When I was in Portugal for the first time in 1988, as an ICALP research fellow, a gentleman asked me: “Do you know why the Chinese emperor donated Macau to us Portuguese? Why we helped the Chinese expel the pirates.” “What? I lived in China for 37 years and I never heard about this donation. Who said that?” “It’s written in school books.”
“But it wasn’t like that at all”, I tried to explain to the gentleman. I came to Portugal directly from Macau, where I had worked at the Macau Cultural Institute (ICM) and Dr. Jorge Morbey, the then president of ICM, gave me the task of translating into Portuguese, History of Macaufor internal reading. The book, by Huang Hongzhao, was published in 1987 by The Commercial Pres (Hong Kong). At that time I didn’t have a computer, I translated with a typewriter and I learned that some Portuguese claimed that they needed land to dry their wet merchandise and, with a bribe to a local mandarin, they obtained this land and little by little they took up residence, paying rent…
After having spent around 20 years in Portugal since 1991, having seen so many Portuguese and Chinese scholars studying and writing about the Portuguese-Chinese relationship through Macau, I thought that the locals, especially the new generations, no longer believed in the story of “donation” and “pirates”. However, in the 2010s, when commenting on a text about Macau in a translation class in Lisbon aimed at Chinese university students on mobility, I remembered this “donation” and told it as a joke to the students. But, to my great astonishment, they said that a young collaborator of the Course had told them the same story. And now, a few days ago, I happened to read a booklet for the 4th year of a school, which reports: “This small territory, located in the south of China, was donated to us by the Chinese as a reward… our navigators in the fight against pirates.” My God! When can the Portuguese know any Chinese opinion on this Macau issue?
Finally, the Portuguese version of História Geral de Macau, written by Prof. Huang Qichen in Guangzhou and translated by Prof. Hu Jing in Tianjin, reviewed by Prof. Carlos Ascenso André in Coimbra. The Chinese work was nominated in 2021 for the 5th edition of the Chinese Government Award for Publications and won the 8th edition of the China Excellence Publication Award in 2023.
I found out about this translation project almost two years ago, through Dr. Zeferino, director of Caminho, because Hu Jing spoke to him about me. In fact, being a mobility student in Lisbon, she took Chinese/Portuguese and Portuguese/Chinese translation courses with me. According to her, it took five years to finish translating the book, with 600 pages.

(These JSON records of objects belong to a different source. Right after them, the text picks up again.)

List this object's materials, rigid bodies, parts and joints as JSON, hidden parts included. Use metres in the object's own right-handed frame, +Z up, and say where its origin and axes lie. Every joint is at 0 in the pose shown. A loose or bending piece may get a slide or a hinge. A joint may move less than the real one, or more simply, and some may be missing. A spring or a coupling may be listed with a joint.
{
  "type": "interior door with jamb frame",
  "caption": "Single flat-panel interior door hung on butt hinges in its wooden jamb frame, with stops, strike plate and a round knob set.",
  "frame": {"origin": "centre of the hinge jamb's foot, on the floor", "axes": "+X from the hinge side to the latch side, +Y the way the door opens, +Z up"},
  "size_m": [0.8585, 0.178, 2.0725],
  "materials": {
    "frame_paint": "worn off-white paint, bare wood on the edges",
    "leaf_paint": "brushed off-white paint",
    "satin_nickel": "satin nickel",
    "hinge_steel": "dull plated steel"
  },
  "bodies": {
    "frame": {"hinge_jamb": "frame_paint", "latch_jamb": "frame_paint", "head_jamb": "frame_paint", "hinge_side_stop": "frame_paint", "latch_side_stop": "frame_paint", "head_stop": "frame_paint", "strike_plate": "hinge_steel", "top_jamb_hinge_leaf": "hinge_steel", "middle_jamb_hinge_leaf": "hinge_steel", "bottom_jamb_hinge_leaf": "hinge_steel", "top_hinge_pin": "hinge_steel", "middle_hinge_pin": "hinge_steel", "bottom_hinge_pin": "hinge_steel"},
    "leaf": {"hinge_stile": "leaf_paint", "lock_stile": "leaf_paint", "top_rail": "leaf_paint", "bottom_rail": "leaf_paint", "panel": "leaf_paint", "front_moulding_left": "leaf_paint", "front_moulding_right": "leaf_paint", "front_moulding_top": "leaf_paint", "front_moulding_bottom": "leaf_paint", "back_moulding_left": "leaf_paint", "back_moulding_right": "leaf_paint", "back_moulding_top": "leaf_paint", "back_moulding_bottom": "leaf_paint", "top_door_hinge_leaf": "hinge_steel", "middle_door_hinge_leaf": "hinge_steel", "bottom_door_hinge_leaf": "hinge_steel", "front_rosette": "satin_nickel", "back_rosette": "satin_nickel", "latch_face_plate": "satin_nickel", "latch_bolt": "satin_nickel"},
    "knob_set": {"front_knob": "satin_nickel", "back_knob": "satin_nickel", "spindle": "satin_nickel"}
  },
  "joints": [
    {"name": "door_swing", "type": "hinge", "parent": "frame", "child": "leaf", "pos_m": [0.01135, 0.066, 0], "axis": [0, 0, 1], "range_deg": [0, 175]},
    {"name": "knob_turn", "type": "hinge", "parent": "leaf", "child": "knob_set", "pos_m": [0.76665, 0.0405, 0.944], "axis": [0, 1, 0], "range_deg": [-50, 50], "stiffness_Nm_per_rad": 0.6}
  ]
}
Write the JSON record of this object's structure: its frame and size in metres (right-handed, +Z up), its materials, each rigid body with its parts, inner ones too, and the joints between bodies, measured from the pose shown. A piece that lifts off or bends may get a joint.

The book tells the story of Macau from ancient times to 2019, especially from the Ming Dynasty to the present day. Cites a large number of historical documents from China and abroad, with all arguments and evidence well founded, without bias or imposition of ideas.
When I read that the Torre do Tumbo documents were also mentioned, I remembered that in 1988, on a visit to Dr. João Bigotte Chorão, my husband and I were invited by his wife Dr. Maria José Mexia to visit the Torre do Tombo where he worked, as there were many boxes of documents in Chinese there, and no one knew their contents. We then went to the Tower in its old premises and from the two boxes they showed us, we discovered that they were old documents from the local government of Macau, among which, one recorded the purchase and expense accounts. After the visit, I wrote a letter to Dr. Morbey and afterwards, he said he would send a technician to microfilm the documents. I only heard about this documentary collection again in 2016-2017, which, called “Chapas Cívicas”, became classified by UNESCO as a Memory of the World record and was exhibited in Beijing, in 2019, on the occasion of 40 years of diplomatic relations between the Portuguese Republic and the People’s Republic of China.
During the book launch, with a presentation by Prof. Jorge Santos Alvez, a Chinese listener, immediately sent a WeChat message to his group of friends: “Both China and Portugal have a rich historical record about Macau. For Portugal, it is also necessary to better understand the history of Macau from a Chinese perspective, especially its development after its return to China. In this sense, the publication of the Portuguese version of General History of Macau is of great value.”
Congratulations to the publisher, the author, the translator and the reviewer, for this great contribution they made to promoting mutual understanding between the Chinese and Portuguese.